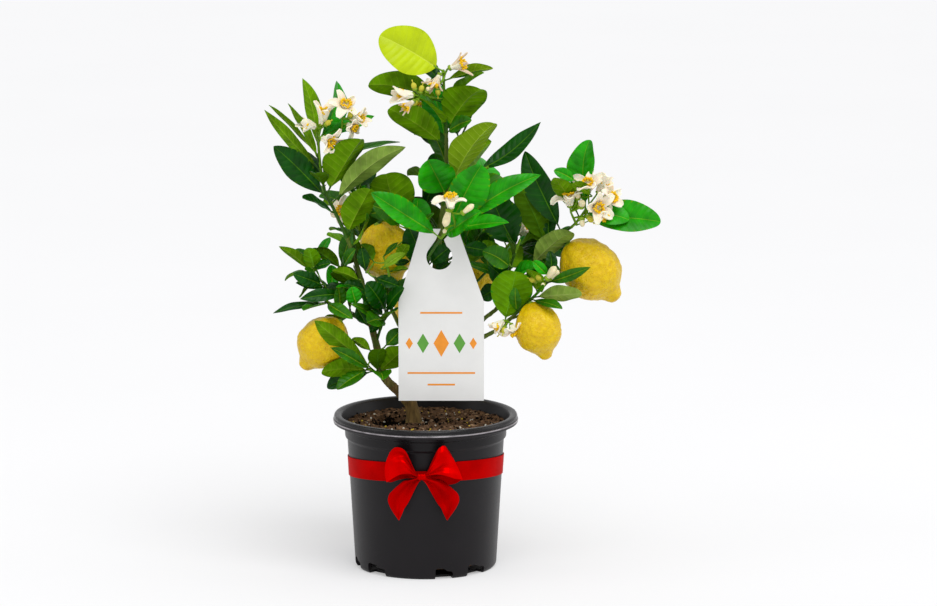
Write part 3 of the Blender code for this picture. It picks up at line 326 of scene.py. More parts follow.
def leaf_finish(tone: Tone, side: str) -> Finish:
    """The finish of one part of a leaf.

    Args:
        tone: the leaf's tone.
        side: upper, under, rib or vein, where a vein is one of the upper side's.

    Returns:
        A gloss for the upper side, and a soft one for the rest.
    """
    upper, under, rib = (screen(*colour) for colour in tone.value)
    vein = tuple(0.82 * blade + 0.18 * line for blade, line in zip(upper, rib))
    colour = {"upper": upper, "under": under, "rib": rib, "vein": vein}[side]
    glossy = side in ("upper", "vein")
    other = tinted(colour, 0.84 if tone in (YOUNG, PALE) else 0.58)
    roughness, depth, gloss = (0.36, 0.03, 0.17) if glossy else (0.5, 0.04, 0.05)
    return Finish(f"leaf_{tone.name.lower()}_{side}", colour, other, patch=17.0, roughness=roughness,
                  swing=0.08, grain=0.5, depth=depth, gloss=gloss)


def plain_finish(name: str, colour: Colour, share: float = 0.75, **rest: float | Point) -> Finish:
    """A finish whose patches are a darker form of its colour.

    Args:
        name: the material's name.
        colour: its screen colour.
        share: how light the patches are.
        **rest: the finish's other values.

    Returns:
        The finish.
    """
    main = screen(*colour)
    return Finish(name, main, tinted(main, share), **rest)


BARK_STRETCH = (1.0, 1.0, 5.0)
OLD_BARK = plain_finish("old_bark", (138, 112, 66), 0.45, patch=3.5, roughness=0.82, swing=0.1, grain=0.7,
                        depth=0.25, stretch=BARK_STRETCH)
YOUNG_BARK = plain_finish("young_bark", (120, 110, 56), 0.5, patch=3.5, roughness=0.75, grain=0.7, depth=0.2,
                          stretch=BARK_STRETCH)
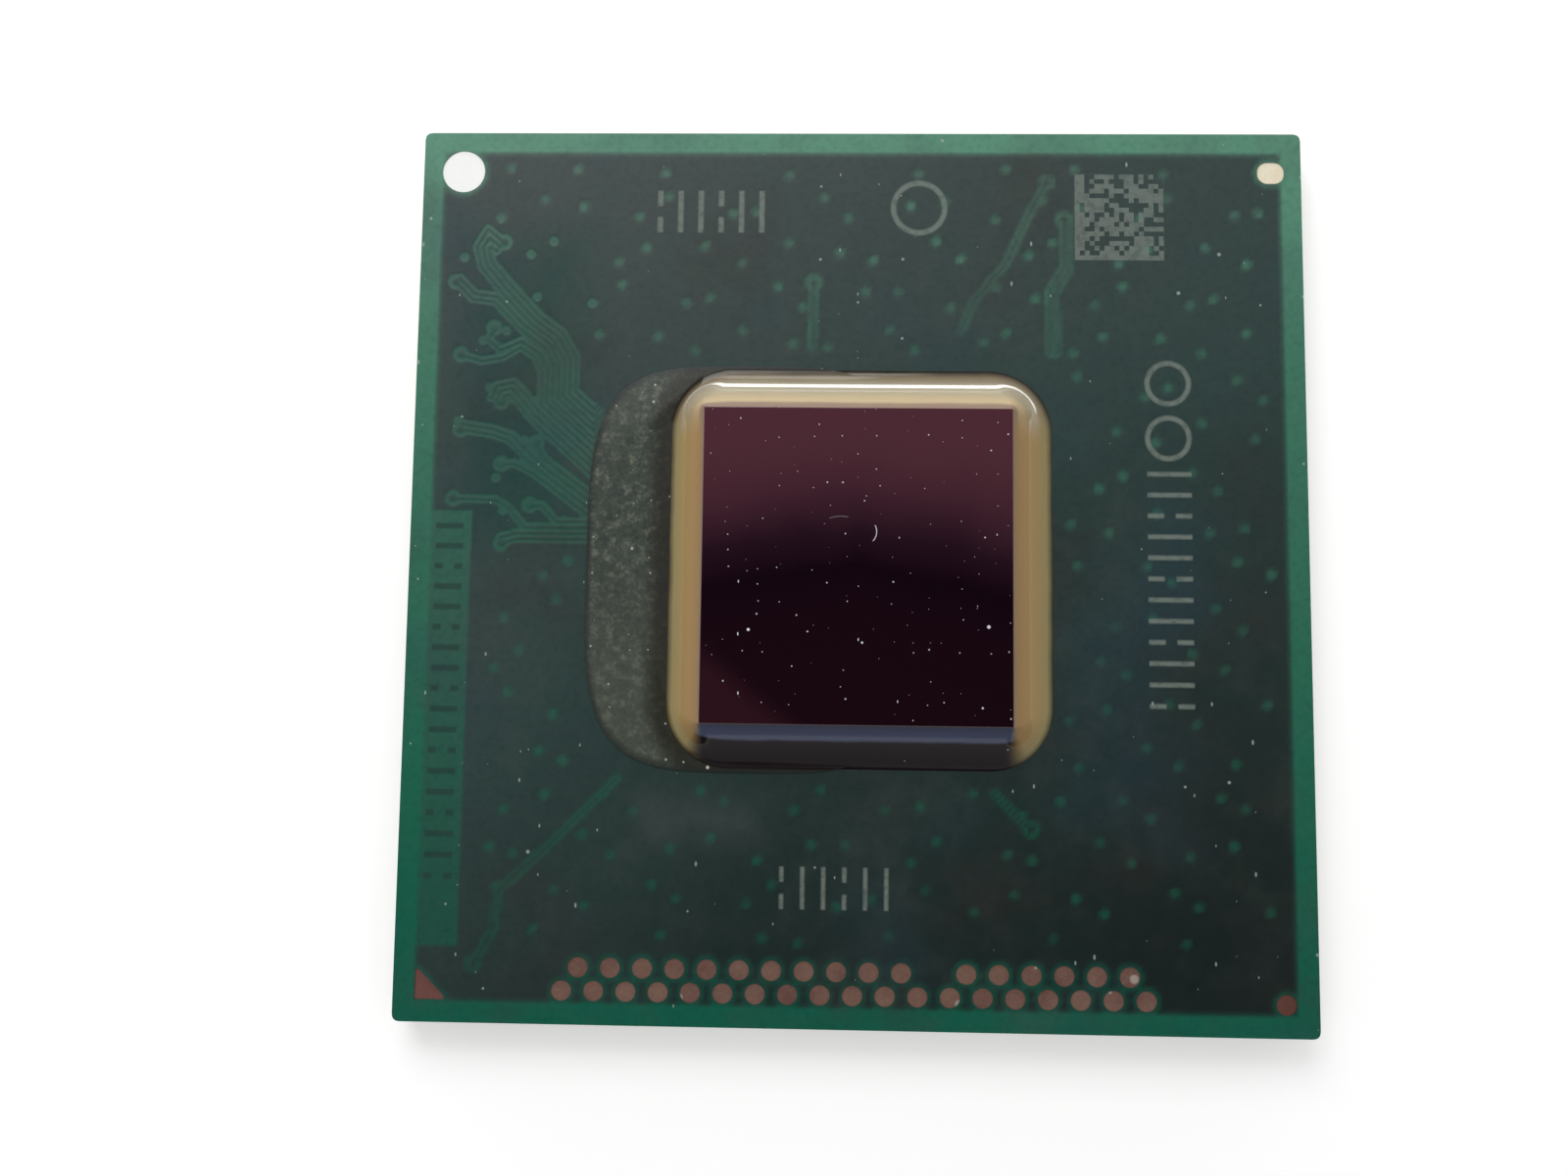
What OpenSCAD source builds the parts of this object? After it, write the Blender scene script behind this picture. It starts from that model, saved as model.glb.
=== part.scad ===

▬▬▬

Only the lines from the one containing "What OpenSCAD source" through the end of the entries above belong in the answer; repeat them exactly.

● FULL ANSWER:
What OpenSCAD source builds the parts of this object? After it, write the Blender scene script behind this picture. It starts from that model, saved as model.glb.
=== part.scad ===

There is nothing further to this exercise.